Usually, when anyone derives the Law of Sines for any triangle, one breaks the triangle into two new right triangles by drawing altitude h to side AB. Here is an example.

The relationships of each triangle are defined: $$ ACD: \sin A = h/b \tag{1}\label{1} $$ $$ BCD: \sin B = h/a \tag{2}\label{2} $$

But alternatively in that example altitude j was drawn on side AC using triangles BEC and AEB to derive the relationship: $$ j = a \sin C = c \sin A \tag{3}\label{3} $$

Which is valid.

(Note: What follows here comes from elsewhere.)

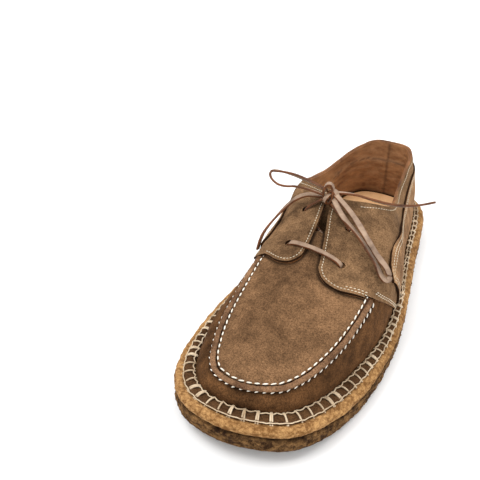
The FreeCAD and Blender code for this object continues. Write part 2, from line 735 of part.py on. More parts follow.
def counter_rows(drop):
    u0, u1 = u_at(COUNTER_FRONT + 9, False) - 1, u_at(COUNTER_FRONT + 9, True)
    return stitches(line_on_form(u0, u1, lambda u: counter_v(u) - drop, C_HIGH + above), FINE_R)


export("counter_stitching", Part.makeCompound(counter_rows(.06) + counter_rows(.11)))


def topline_row(rows, outer):
    front = .153 * LENGTH
    u0, u1 = (.012, u_at(front, True)) if outer else (u_at(front, False), .988)
    points = line_on_form(u0, u1, lambda u: v_at_height(
        u, table(rows, form(u, .9)[1]) - 3.4), Q_HIGH + above)
    return stitches(points, FINE_R)


export("topline_stitching", Part.makeCompound(
    topline_row(TOPLINE_OUT, True) + topline_row(TOPLINE_IN, False)))

# ---- lace -----------------------------------------------------------------------------------
lift = Q_HIGH + LACE_D / 2 + LACE_REST


def at_eyelet(name, offset):
    p = on_top(*EYELETS[name], offset)
    return p.x, p.y, p.z


def under(x, y, depth):
    """Point of a crossing under the facing edges."""
    p = on_top(*place([(x, y)])[0], -depth)
    return p.x, p.y, p.z


under_hole = -UPPER_CROSSING - .35
KNOT, LEAVE_IN, LEAVE_OUT, BAR = place([
    (-5.7, 7.5, 85.4), (-9.8, 5.8, 83.4), (-2.6, 4.2, 82.2), (-0.2, -30.6, 69.8)])
lace_run = [
    LEAVE_IN, at_eyelet("upper_in", lift + .6), at_eyelet("upper_in", under_hole),
    under(-0.8, -15.0, UPPER_CROSSING), at_eyelet("lower_out", under_hole),
    at_eyelet("lower_out", lift + .3), BAR, at_eyelet("lower_in", lift + .7),
    at_eyelet("lower_in", under_hole), under(-3.0, -16.5, LOWER_CROSSING),
    at_eyelet("upper_out", under_hole), at_eyelet("upper_out", lift + .6), LEAVE_OUT]
export("lace_run", tube(lace_run, LACE_D, "lace_run"))
knot = Part.makeSphere(KNOT_R, V(*KNOT))
export("lace_knot", knot)
loop_medial = place([
    (-8.6, 9.6, 88.4), (-25.2, 12.5, 91.5), (-40.0, 10.5, 94.5), (-50.4, 6.5, 95.5),
    (-45.5, -1.5, 93.0), (-37.0, -3.2, 90.5), (-26.0, 4.5, 90.0), (-9.9, 7.0, 85.8)])
loop_lateral = place([
    (-1.9, 5.0, 85.6), (7.6, -6.0, 81.2), (15.0, -9.9, 78.0), (22.6, -13.6, 74.2),
    (30.2, -18.6, 69.6), (38.0, -25.2, 66.0), (45.4, -33.6, 60.2), (51.8, -32.2, 62.4),
    (47.6, -26.2, 67.4), (38.4, -22.4, 70.4), (30.2, -16.8, 74.2), (22.6, -10.6, 78.6),
    (15.0, -5.0, 83.0), (6.6, 0.2, 86.6), (-1.6, 6.8, 88.0)])
end_medial = place([
    (-9.2, 10.2, 82.8), (-15.6, 9.2, 83.2), (-23.0, 8.4, 82.2), (-29.0, 4.6, 79.4),
    (-34.0, -0.6, 74.4), (-38.2, -6.6, 68.4), (-42.6, -12.4, 61.4), (-45.8, -16.0, 53.6),
    (-46.8, -18.0, 45.0)])
end_lateral = place([
    (-3.2, 10.6, 87.3), (7.0, 11.4, 89.3), (20.8, 11.5, 88.2), (31.0, 14.5, 85.8),
    (39.5, 20.3, 83.2), (50.0, 30.0, 81.2), (57.5, 40.5, 80.2)])
for points, name in ((loop_medial, "lace_loop_medial"), (loop_lateral, "lace_loop_lateral"),
                     (end_medial, "lace_end_medial"), (end_lateral, "lace_end_lateral")):
    export(name, tube(points, LACE_D, name).cut(knot))
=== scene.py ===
from math import cos, pi, radians, sin
import bmesh
import bpy
import numpy as np
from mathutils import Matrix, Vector, noise


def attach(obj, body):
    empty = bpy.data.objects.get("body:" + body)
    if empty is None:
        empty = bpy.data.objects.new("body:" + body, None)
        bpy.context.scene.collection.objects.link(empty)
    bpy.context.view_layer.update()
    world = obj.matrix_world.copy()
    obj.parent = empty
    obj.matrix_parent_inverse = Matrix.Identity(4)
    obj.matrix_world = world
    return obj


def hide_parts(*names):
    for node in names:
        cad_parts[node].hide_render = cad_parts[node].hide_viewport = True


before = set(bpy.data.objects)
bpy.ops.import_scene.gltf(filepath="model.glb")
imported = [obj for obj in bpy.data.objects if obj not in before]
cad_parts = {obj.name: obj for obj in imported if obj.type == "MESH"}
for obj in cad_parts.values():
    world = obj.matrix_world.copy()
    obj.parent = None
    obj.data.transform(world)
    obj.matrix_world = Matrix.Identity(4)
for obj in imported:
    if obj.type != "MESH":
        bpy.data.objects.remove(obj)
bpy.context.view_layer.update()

MM = 0.001
SHOE, TONGUE = "shoe", "tongue"

# ---- sizes of the shoe, in millimetres ----------------------------------------------------------
LENGTH, WIDTH = 300.0, 120.8
OUTSOLE_T, MIDSOLE_T, HEEL_RISE, TOE_SPRING = 11.0, 6.0, 5.0, 9.5
LEATHER_T, LINING_T, STIFFENER_T, FLANGE_T, PLY_GAP = 1.6, 1.0, 1.2, 1.6, 0.15
TONGUE_DROP, TONGUE_T, TONGUE_HALF, FOLD_Y, FOLD_GAP = 10.4, 1.8, 20.0, -37.0, 1.6
UPPER_CROSSING, LOWER_CROSSING = 4.5, 8.1
EYELET_R, THONG_W, THONG_T = 2.6, 3.6, 1.5
APRON_BACK, FOOT_V, CREST_V = -28, .012, 1.985
OUTER_ROW_V, SEAM_V, INNER_ROW_V = .935, 1.012, 1.09
LINING_LOW = -LEATHER_T - PLY_GAP - LINING_T
QUARTER_LOW, QUARTER_HIGH = PLY_GAP, PLY_GAP + LEATHER_T
COUNTER_LOW_FACE = QUARTER_HIGH + PLY_GAP
COUNTER_HIGH = COUNTER_LOW_FACE + LEATHER_T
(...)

It follows that #3 is added with #1 and #2 when the Law of Sines equation is obtained. So what is the significance of drawing line j and why does that proof work?

Answer 1

The relationships of each triangle are defined: $$ ACD: \sin A = h/b \tag{1}$$ $$ BCD: \sin B = h/a \tag{2} $$

It follows from $(1)$ and $(2)$ that $\;h = b \sin A = a \sin B\;$ where the latter equality is the same as $(3)$ but written for altitude $h$ instead of $j$. Therefore, there is no special significance to that $j$, relation $(3)$ is equivalent to $(1)+(2)$, and it is in fact not needed for the proof. From $(1)$ and $(2)$ alone it follows that $\;\cfrac{a}{\sin A}=\cfrac{b}{\sin B}\;$ then by symmetry in $\;a,b,c\;$ follows the complete law of sines:

$$\cfrac{a}{\sin A}=\cfrac{b}{\sin B}=\cfrac{c}{\sin C}$$